Sometimes a Boxer will decide to freestyle it.

He might think it’s more fun to throw himself on the ground and roll around on his back than to d a simple “down”.

This is so funny and adorable and so … well, so Boxer (!) that you will probably struggle to not inadvertently reward the behavior by laughing.

You are not alone!

But beneath the charm, your Boxer is blowing off your instructions and being disobedient.

What to do?

You can try “capturing” and naming this alternate behavior as a “Roll around!”

Then you can work it into the mix and hopefully preempt him by giving him a chance to get his wriggles out, while still doing what you say.

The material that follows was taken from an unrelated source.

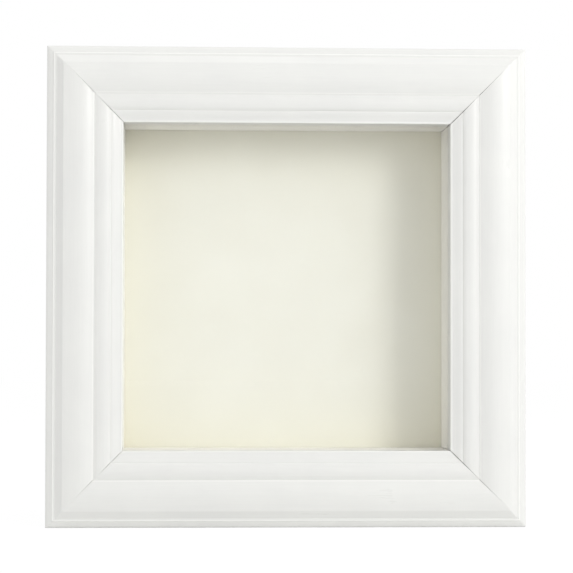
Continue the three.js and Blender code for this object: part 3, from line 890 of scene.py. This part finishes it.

If you succeed in doing this … let me know 🙂

Your Boxer going off script might also be a sign he’s run out of attention span. Time to call it quits for now and have a play session instead.

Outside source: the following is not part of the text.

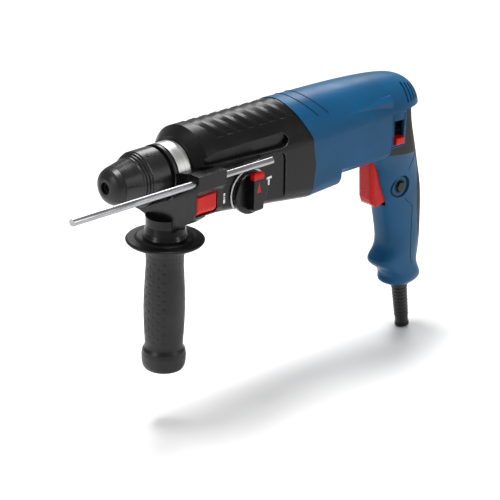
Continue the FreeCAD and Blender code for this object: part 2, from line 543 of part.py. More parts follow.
def motor_housing():
    outside = handle_loft(0)
    inside = handle_loft(HANDLE_WALL)
    skin_inside = handle_loft(GRIP_SKIN)
    solid_top = fuse(barrel(0), front_block(0), panel_block(0))
    hollow = [barrel(SHELL_WALL), front_block(SHELL_WALL), panel_block(SHELL_WALL)]

    below_hump = cut(outside, box(180, 400, -60, 60, HUMP_FLOOR_Z, 60), panel_block(0))
    grip_zone = skin_region()
    skin = below_hump.cut(skin_inside).common(grip_zone)
    node("soft_grip", skin)

    deep_zone = handle_loft(HANDLE_WALL + GRIP_SKIN).common(grip_zone)
    plain_zone = inside.cut(grip_zone)
    split = cover_region()
    cover = cut(outside.common(split), skin, plain_zone, deep_zone)
    node("handle_cover", cover)
    core = cut(fuse(solid_top, outside), skin, *hollow, plain_zone, deep_zone, split)

    bridge = fuse(box(300, 307, -7, 7, PANEL_BELLY_Z + 1.5, 29.3),
                  cyl_x(12.0, 300, 307, 0, MOTOR_Z))
    roof = box(284, 304, -20, 20, -41.5, PANEL_BELLY_Z + 2).common(handle_loft(GRIP_SKIN + 0.3))
    bosses = [cyl_x(SCREW_R + 2.2, 197, 207.5, y, z) for y, z in SCREW_SPOTS]
    seat = box(322, CABLE_SEAT_X, -20, 20, -150, -142).common(handle_loft(HANDLE_WALL / 2))
    core = core.fuse([bridge, roof, seat] + bosses)
    cuts = [cyl_x(REAR_ARM_R, 299, 308, 0, MOTOR_Z), box(PLATE_X, 299.8, -14, 14, -36, 4)]
    for y, z in SCREW_SPOTS:
        cuts.append(cyl_x(SCREW_R + 0.15, 190, 208, y, z))
        cuts.append(cyl_x(SCREW_HEAD_R + 0.2, SCREW_HEAD_X, 209, y, z))
    cuts.append(box(284, 330, -TRIGGER_HALF - 0.4, TRIGGER_HALF + 0.4, -92.4, -41.5))
    window = box(LEVER_X0 - 0.6, LEVER_X1 + 0.6, -40, -18, LEVER_Z - 3.8,
                 LEVER_Z + LEVER_TRAVEL + 4.2)
    cuts.append(window)
    cuts.append(box(PLATE_X, LEVER_X0 + 2, PIN_Y - 1.9, PIN_Y + 1.9, LEVER_Z - 3.2,
                    LEVER_Z + LEVER_TRAVEL + 3.2))
    for k in range(3):
        slot_x = LEVER_X0 + 2.0 + k * 3.4
        cuts.append(box(slot_x - 0.9, slot_x + 0.9, 18, 40, -29, -3))
    for k in range(4):
        slot_x = 318.0 + k * 5.2
        slot = box(slot_x, slot_x + 2.2, -40, 40, 8.0, 24.0 - k * 1.5)
        cuts.append(slot.cut(box(300, 350, -12, 12, 0, 60)))
    cuts.append(cyl_y(LOCK_R + 0.3, -30, -8, LOCK_X, LOCK_Z))
    lock_face = HANDLE_LOCK_Y
    cuts.append(cyl_y(LOCK_RECESS_R, -30, lock_face + 1.2, LOCK_X, LOCK_Z))
    cuts.append(cord_rod(SLEEVE_TOP_R + 0.1, -20.0, 40.0))
    cuts.append(cord_rod(9.5, 4.9, 40.0))
    cuts += [cyl_x(1.6, CABLE_SEAT_X - 6, CABLE_SEAT_X + 1, y, -146.0) for y in (8.0, -8.0)]
    node("motor_housing", core.cut(cuts).common(seam_region(True)))


def cord_rod(radius, start, end, tip_radius=None):
    """A round rod along the line of the cord, between two distances from CORD_TOP."""
    along = (CORD_TIP - CORD_TOP).normalize()
    origin = CORD_TOP + along * start
    if tip_radius is None:
        return Part.makeCylinder(radius, end - start, origin, along)
    return Part.makeCone(radius, tip_radius, end - start, origin, along)


# ---- motor ------------------------------------------------------------------------------------
def motor():
    z = MOTOR_Z
    shaft = turned_x([(193.4, 0), (193.4, 2.28), (198.0, 2.28), (198.0, 4.0 - RUN_FIT),
                      (206.5, 4.0 - RUN_FIT), (206.5, MOTOR_SHAFT_R), (299.4, MOTOR_SHAFT_R),
                      (299.4, 4.0 - RUN_FIT), (MOTOR_SHAFT_END, 4.0 - RUN_FIT),
                      (MOTOR_SHAFT_END, 0)], z)
    pinion = toothed(MOTOR_TEETH, MOTOR_MODULE, 183.2, 194.0, z, True)
    node("armature_shaft", fuse(shaft, pinion))
    core_x0, core_x1 = STATOR_START + 1.5, STATOR_END - 1.5
    core = ring_x(ARMATURE_R, MOTOR_SHAFT_R, core_x0, core_x1, 0, z)
    for k in range(12):
        angle = 2 * math.pi * k / 12
        slot = box(core_x0 - 1, core_x1 + 1, -0.9, 0.9, ARMATURE_R - 2.5, ARMATURE_R + 1)
        slot.rotate(Vec(0, 0, 0), Vec(1, 0, 0), math.degrees(angle))
        slot.translate(Vec(0, 0, z))
        core = core.cut(slot)
    node("armature_core", core)
    heads = [turned_x([(core_x0 - 1.6 + 0.0, MOTOR_SHAFT_R), (core_x0 - 1.6, 14.0),
                       (core_x0, 16.5), (core_x0, MOTOR_SHAFT_R)], z),
             turned_x([(core_x1, MOTOR_SHAFT_R), (core_x1, 16.5), (core_x1 + 6, 15.5),
                       (core_x1 + 8.5, 12.0), (core_x1 + 8.5, MOTOR_SHAFT_R)], z)]
    node("armature_windings", group(heads))
    bars = [ring_x(COMMUTATOR_R, MOTOR_SHAFT_R, COMMUTATOR_START, COMMUTATOR_END, 0, z),
            ring_x(COMMUTATOR_R + 1.2, MOTOR_SHAFT_R, COMMUTATOR_START - 3, COMMUTATOR_START, 0, z)]
    node("commutator", fuse(*bars))
    hub = fuse(ring_x(8.0, MOTOR_SHAFT_R, FAN_START, FAN_START + FAN_WIDTH, 0, z),
               ring_x(FAN_R, 8.0, FAN_START + FAN_WIDTH - 1.4, FAN_START + FAN_WIDTH, 0, z))
    blades = []
    for k in range(11):
        blade = box(FAN_START, FAN_START + FAN_WIDTH, -0.7, 0.7, 7.5, FAN_R)
        blade.rotate(Vec(0, 0, 0), Vec(1, 0, 0), 360.0 * k / 11)
        blade.translate(Vec(0, 0, z))
        blades.append(blade)
    node("cooling_fan", fuse(hub, *blades).common(cyl_x(FAN_R, 200, 220, 0, z)))

    gap_r = ARMATURE_R + AIR_GAP
    stator = ring_x(STATOR_R, gap_r, STATOR_START, STATOR_END, 0, z)
    lead = 8.5
    flats = [box(210, 270, -40, 40, z + side * 26.5 - (0 if side > 0 else 10),
                 z + side * 26.5 + (10 if side > 0 else 0)) for side in (1, -1)]
    node("stator_core", cut(stator, *flats))
    coils = []
    for x0, x1 in ((STATOR_END, STATOR_END + lead), ):
        for side in (1, -1):
            half = ring_x(26.0, gap_r + 0.4, x0, x1, 0, z)
            low, high = (3, 40) if side > 0 else (-40, -3)
            keep = box(x0 - 1, x1 + 1, -40, 40, z + low, z + high)
            coils.append(half.common(keep))
    node("field_coils", group(coils))
    baffle = ring_x(27.6, 25.0, FAN_START - 1.0, STATOR_START - 0.2, 0, z)
    node("air_baffle", baffle)
    node("armature_front_bearing", group(ball_bearing(10.5, 4.0, 199.0, 206.3, z, 8)))
    boot = ring_x(REAR_ARM_R, 8.0, 300.2, 306.8, 0, z)
    node("armature_rear_bearing", group(ball_bearing(8.0, 4.0, 300.2, 306.8, z, 8) + [boot]))

    reach = BODY_R - GEAR_WALL
    plate = body_loft([(x, reach - 0.3, reach - 0.3, belly_z(190) + BELLY_WALL + 0.4, 8.5)
                       for x in (FLANGE_START, FLANGE_START + FLANGE_PLATE)])
    seat = cyl_x(13.0, FLANGE_START + 1, 206.3, 0, z)
    flange = cut(fuse(plate, seat), cyl_x(10.5, 199.0, 210, 0, z),
                 cyl_x(6.0, 190, 200, 0, z),
                 cyl_x(COUNTER_BEARING_R, 190, FLANGE_START + FLANGE_PLATE + 1, 0, COUNTER_Z))
    for y, sz in SCREW_SPOTS:
        flange = flange.cut(cyl_x(SCREW_R + 2.4, 190, 210, y, sz))
    node("bearing_flange", flange)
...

Maybe next time try keeping the session a little shorter, stopping before your Boxer gets frustrated or bored.

Commands To Teach Once Your Boxer Masters “Down”

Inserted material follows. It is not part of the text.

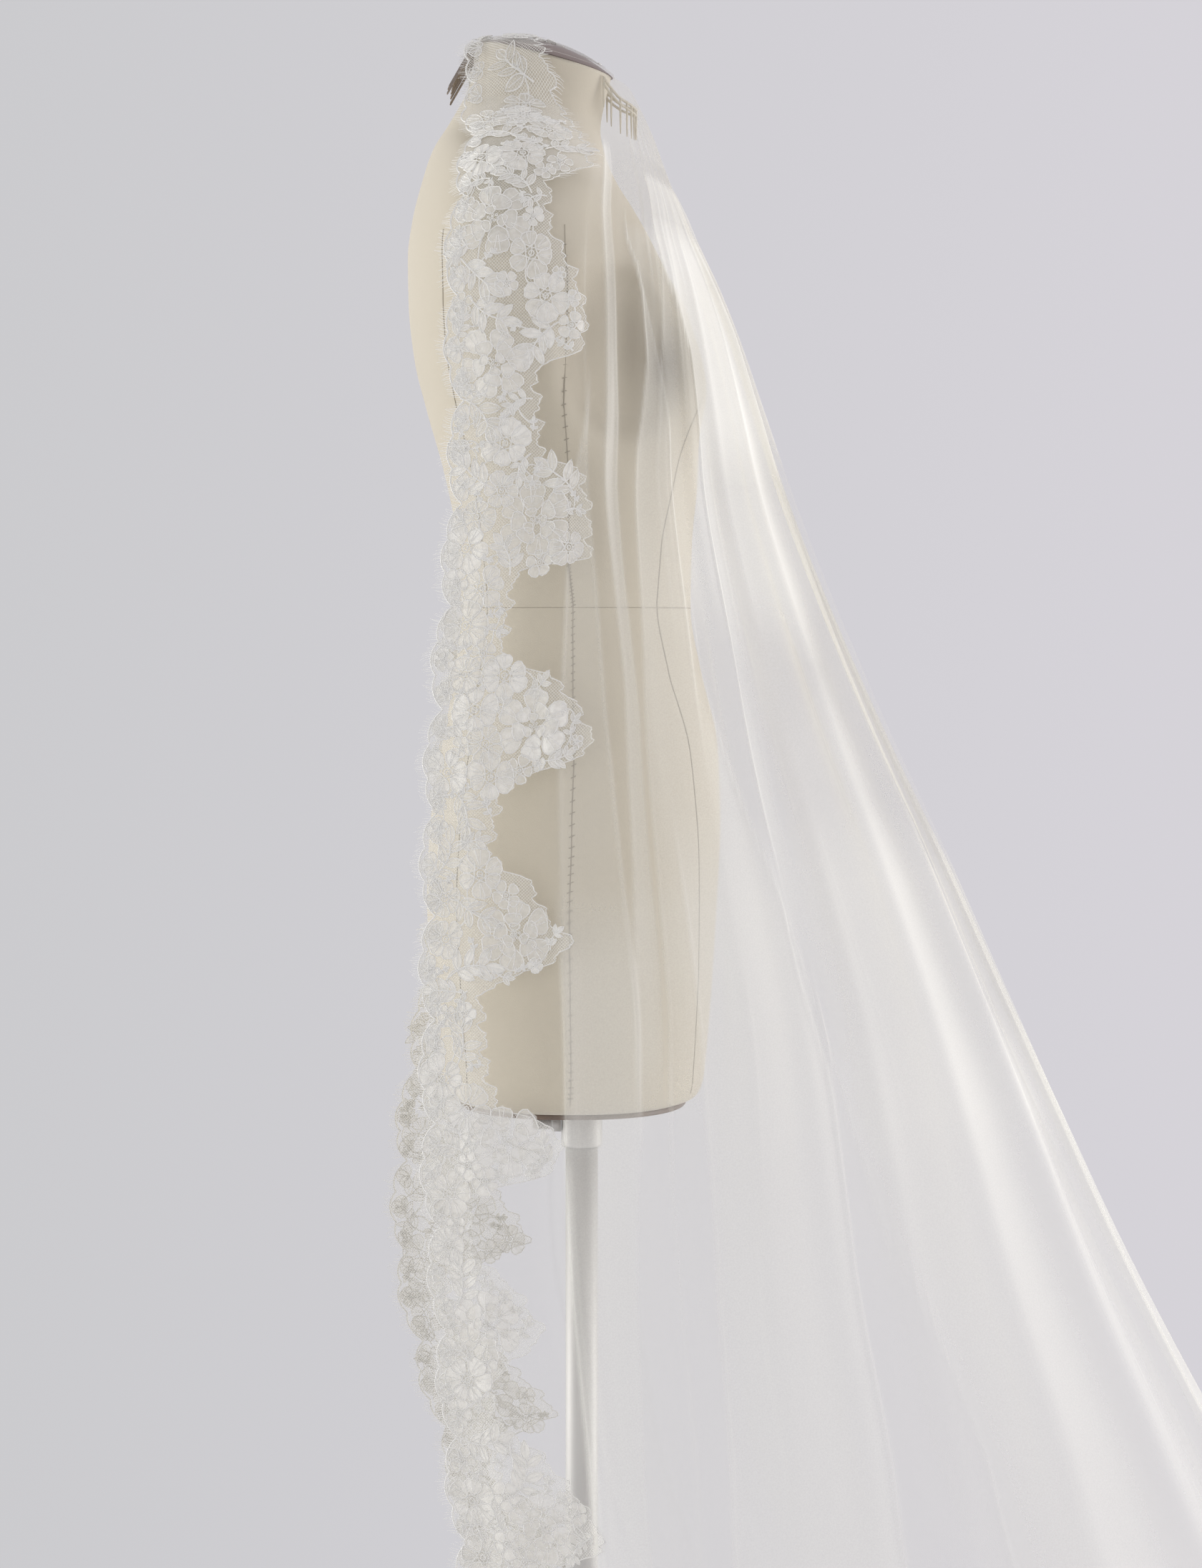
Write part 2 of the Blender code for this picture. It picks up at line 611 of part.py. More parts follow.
def edged_rows(points, normals, width, run, stops):
    """A strip with a scalloped outer edge. Each new row lies on the facets between its neighbours."""
    made_points, made_normals = [], []
    for s in stops:
        place = float(np.interp(s, run, np.arange(len(run))))
        low = min(int(place), len(run) - 2)
        t = place - low
        q = scallop(s) / width
        for rows, made in ((points, made_points), (normals, made_normals)):
            row = rows[low] * (1 - t) + rows[low + 1] * t
            made.append([between(row, q), *row[1:]])
    made_normals = np.array(made_normals)
    made_normals /= np.linalg.norm(made_normals, axis=-1, keepdims=True)
    return np.array(made_points), made_normals


def lace_places(side):
    return lambda v: edging_places(side, v, LACE_COLUMNS)


def strip_faces(rows, columns):
    return [
        [r * columns + c, (r + 1) * columns + c, (r + 1) * columns + c + 1, r * columns + c + 1]
        for r in range(rows - 1)
        for c in range(columns - 1)
    ]


def make_lace():
    """The lace edging: over the crown, down both front edges and round the hem."""
    crown = [grid(side, CROWN_ROWS, lace_places(side)) for side in (NEAR, FAR)]
    run = sum(edge_run(points) for points, _ in crown) / 2
    stops = scallop_stops(run)
    made = []
    for points, normals in crown:
        # The last row stops a seam's gap short of the side strips and follows their wider columns.
        points[-1] = np.array([between(points[-1, ::SIDE_STEP], q) for q in LACE_COLUMNS])
        back = points[-2] - points[-1]
        points[-1] += back / np.linalg.norm(back, axis=-1, keepdims=True) * SEAM
        made.append(edged_rows(points, normals, LACE_WIDTH * CROWN_LACE_SHARE, run, stops))
    points, normals, faces = both_sides(made[0], made[1], False)
    wall("veil_lace_crown", points, normals, faces, LACE_WALL, "lace")

    for side, name in ((NEAR, "veil_lace_near"), (FAR, "veil_lace_far")):
        points, normals = grid(side, range(CROWN_END, LAST + 1), lace_places(side))
        points, normals = points[:, ::SIDE_STEP], normals[:, ::SIDE_STEP]
        side_run = edge_run(points, run[-1])
        points, normals = edged_rows(points, normals, LACE_WIDTH, side_run, scallop_stops(side_run))
        faces = strip_faces(points.shape[0], points.shape[1])
        wall(name, points.reshape(-1, 3), normals.reshape(-1, 3), faces, LACE_WALL, "lace")
    make_hem_lace()


def make_hem_lace():
    """The hem's edging, from one front edge round the back of the train to the other."""
    lines = []
    for v in (LAST, HEM_LACE_START):
        line, up = [], []
        for side in (NEAR, FAR):
            start = edging_places(side, v, (TULLE_START,))[0]
            a = np.array([start + (1 - start) * c for c in tulle_columns(side)])
            points, normals = veil_surface(side, v, a), normals_of(veil_surface, side, v, a)
            line += list(points if side == NEAR else points[::-1][1:])
            up += list(normals if side == NEAR else normals[::-1][1:])
        lines.append((np.array(line), np.array(up)))
    (outer, outer_up), (inner, inner_up) = lines
    points = np.stack([outer, (outer + inner) / 2, inner], 1)
    normals = np.stack([outer_up, (outer_up + inner_up) / 2, inner_up], 1)
    width = float(np.linalg.norm(outer - inner, axis=1).mean())
    run = edge_run(points)
    points, normals = edged_rows(points, normals, width, run, scallop_stops(run))
    faces = strip_faces(points.shape[0], points.shape[1])
    wall("veil_lace_hem", points.reshape(-1, 3), normals.reshape(-1, 3), faces, LACE_WALL, "lace")


# The combs


def make_comb(name, path, inward, tooth, length, finish):
    """A comb whose spine follows a path under the cloth, with teeth along the tooth direction."""
    path, inward = np.array(path), np.array(inward)
    inward = inward / np.linalg.norm(inward, axis=1, keepdims=True)
    tooth = np.array(tooth) / np.linalg.norm(tooth)
    stations = 2 * COMB_TEETH
    run = np.linspace(0, len(path) - 1, stations)
    line = np.array([[np.interp(s, range(len(path)), path[:, k]) for k in range(3)] for s in run])
    normal = np.array([[np.interp(s, range(len(path)), inward[:, k]) for k in range(3)] for s in run])
    points = [line, line + tooth * COMB_SPINE_HEIGHT, line + tooth * (COMB_SPINE_HEIGHT + length)]
    taper = 0.25
    tips = points[2].copy()
    for n in range(COMB_TEETH):
        left, right = tips[2 * n].copy(), tips[2 * n + 1].copy()
        points[2][2 * n] = left + (right - left) * taper
        points[2][2 * n + 1] = right - (right - left) * taper
    flat = np.concatenate(points)
    faces = [[n, n + 1, stations + n + 1, stations + n] for n in range(stations - 1)]
    faces += [
        [stations + n, stations + n + 1, 2 * stations + n + 1, 2 * stations + n]
        for n in range(0, stations, 2)
    ]
    wall(name, flat, np.tile(normal, (3, 1)), faces, COMB_THICKNESS, finish)


def make_combs(tulle_grids):
    """Both combs lie just inside the cloth, along the straight lines between its own corner points."""
    (near, near_up), (far, far_up) = tulle_grids
    row, start = CLEAR_COMB_ROW, CLEAR_COMB_START
    path = np.concatenate([near[row, start:], far[row, start:-1][::-1]])
    inward = -np.concatenate([near_up[row, start:], far_up[row, start:-1][::-1]])
    path += inward * COMB_GAP
    make_comb("comb_clear", path, inward, (0.0, 0.0, -1.0), CLEAR_TOOTH_LENGTH, "comb_plastic")

    path, inward = [], []
    for side, levels in ((NEAR, (2, 1.5, 1, 0.5, 0)), (FAR, (0.5, 1, 1.5, 2))):
        for v in levels:
            a = np.array(lace_places(side)(v))
            path.append(between(veil_surface(side, v, a), WIRE_COMB_PLACE))
            inward.append(-between(normals_of(veil_surface, side, v, a), WIRE_COMB_PLACE))
    inward = np.array(inward)
    path = np.array(path) + inward * COMB_GAP
    make_comb("comb_wire", path, inward, (-0.50, 0.0, -0.87), WIRE_TOOTH_LENGTH, "comb_metal")


def main():
    clear_scene()
    make_form()
    make_cap()
    make_stand()
    make_base()
    tulle_grids = make_tulle()
    make_lace()
    make_combs(tulle_grids)


main()
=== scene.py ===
import math
from collections import namedtuple
from functools import partial

import bpy
import numpy as np
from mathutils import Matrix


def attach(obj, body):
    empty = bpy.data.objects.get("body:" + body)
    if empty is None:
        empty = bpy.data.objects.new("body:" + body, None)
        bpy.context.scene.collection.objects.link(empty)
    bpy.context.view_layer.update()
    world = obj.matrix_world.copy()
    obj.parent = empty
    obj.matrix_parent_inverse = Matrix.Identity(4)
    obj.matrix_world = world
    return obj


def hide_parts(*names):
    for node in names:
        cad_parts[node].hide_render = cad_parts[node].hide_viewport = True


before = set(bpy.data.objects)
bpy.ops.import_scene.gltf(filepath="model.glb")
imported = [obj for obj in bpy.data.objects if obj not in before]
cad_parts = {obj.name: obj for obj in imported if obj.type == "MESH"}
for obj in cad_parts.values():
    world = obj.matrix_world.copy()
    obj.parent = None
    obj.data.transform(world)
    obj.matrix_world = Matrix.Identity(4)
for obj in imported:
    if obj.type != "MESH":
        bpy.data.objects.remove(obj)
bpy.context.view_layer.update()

rng = np.random.default_rng(7)

# The veil's levels from crown line to hem, as in the frame. front is the lace edge, back the train's ridge.
Level = namedtuple("Level", "frontX frontZ backX backZ sideZ halfWidth frontShare spread fold")
levels = [Level(*row) for row in (
    (-0.0880, 1.4900, 0.0344, 1.4560, 1.4920, 0.0000, 1.00, 0.13, 0.0000),
    (-0.0905, 1.4860, 0.0395, 1.4490, 1.4880, 0.0240, 0.95, 0.14, 0.0000),
    (-0.0920, 1.4760, 0.0450, 1.4380, 1.4780, 0.0420, 0.90, 0.15, 0.0002),
    (-0.0935, 1.4600, 0.0510, 1.4256, 1.4620, 0.0550, 0.88, 0.16, 0.0005),
    (-0.0940, 1.4400, 0.0575, 1.4100, 1.4430, 0.0690, 0.86, 0.18, 0.0010),
    (-0.0925, 1.4200, 0.0635, 1.3930, 1.4240, 0.0980, 0.86, 0.20, 0.0018),
    (-0.0895, 1.3990, 0.0700, 1.3750, 1.4040, 0.1370, 0.87, 0.22, 0.0030),
    (-0.0940, 1.3740, 0.0790, 1.3530, 1.3820, 0.1720, 0.88, 0.25, 0.0048),
    (-0.0985, 1.3440, 0.0885, 1.3270, 1.3500, 0.1940, 0.90, 0.29, 0.0060),
    (-0.1025, 1.3050, 0.1025, 1.2925, 1.3080, 0.2030, 0.92, 0.33, 0.0070),
    (-0.1035, 1.2550, 0.1180, 1.2520, 1.2550, 0.2060, 0.92, 0.38, 0.0076),
    (-0.0995, 1.1900, 0.1390, 1.1900, 1.1900, 0.2060, 0.92, 0.46, 0.0082),
    (-0.1015, 1.1200, 0.1630, 1.1200, 1.1200, 0.2050, 0.92, 0.54, 0.0086),
    (-0.1100, 1.0300, 0.1990, 1.0300, 1.0300, 0.2050, 0.91, 0.58, 0.0090),
    (-0.1175, 0.9400, 0.2390, 0.9400, 0.9400, 0.2070, 0.90, 0.62, 0.0096),
    (-0.1210, 0.8500, 0.2820, 0.8500, 0.8500, 0.2110, 0.89, 0.65, 0.0104),
    (-0.1215, 0.7500, 0.3270, 0.7500, 0.7500, 0.2160, 0.88, 0.68, 0.0112),
    (-0.1210, 0.6500, 0.3730, 0.6500, 0.6500, 0.2230, 0.88, 0.74, 0.0122),
    (-0.1140, 0.5400, 0.4240, 0.5400, 0.5400, 0.2320, 0.88, 0.82, 0.0134),
    (-0.1035, 0.4200, 0.4865, 0.4200, 0.4200, 0.2450, 0.88, 0.90, 0.0146),
    (-0.0910, 0.3000, 0.5550, 0.3000, 0.3000, 0.2620, 0.88, 1.00, 0.0156),
    (-0.0800, 0.1900, 0.6300, 0.1900, 0.1900, 0.2820, 0.88, 1.00, 0.0160),
    (-0.0700, 0.0900, 0.7140, 0.0900, 0.0900, 0.3030, 0.88, 1.00, 0.0150),
    (-0.0640, 0.0300, 0.7800, 0.0300, 0.0300, 0.3200, 0.88, 1.00, 0.0120),
    (-0.0600, 0.0000, 0.8450, 0.0000, 0.0000, 0.3420, 0.88, 1.00, 0.0080),
    (-0.0520, 0.0000, 0.9600, 0.0000, 0.0000, 0.3680, 0.90, 1.00, 0.0050),
    (-0.0350, 0.0000, 1.1200, 0.0000, 0.0000, 0.4020, 0.92, 1.00, 0.0040),
    (-0.0050, 0.0000, 1.2800, 0.0000, 0.0000, 0.4400, 0.94, 1.00, 0.0030),
    (0.0350, 0.0000, 1.4000, 0.0000, 0.0000, 0.5450, 0.93, 1.00, 0.0020),
)]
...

Once your dog knows “Sit” and “Down”, what next?

“Come!”, “Stay”, “Wait”, “Stand” and “Leave it” will round out your core commands.

Be sure to also teach your dog basic life skills like impulse control, which will make all of the above easier.

Teaching tricks to your Boxer is another great way to build your bond and get him thinking.


Training your “drop” or “lie down” is one of the first, and easiest, things you will teach your Boxer.

This command comes in handy as a circuit breaker or “chill out” command, since it’s impossible to do a whole array of bad behaviors — particularly excitable ones like jumping — when you’re busy lying down.

You’ll be able to use the “down” command in all sorts of situations, particularly when coupled with a “Stay”.

Some owners, for instance, use a “Down” and “Stay” to prevent begging behaviors while the family eats dinner.

A good “Drop” command is also the starting point for teaching some other fun moves like a “Crawl” or a “Roll over”, if you’re feeling ambitious!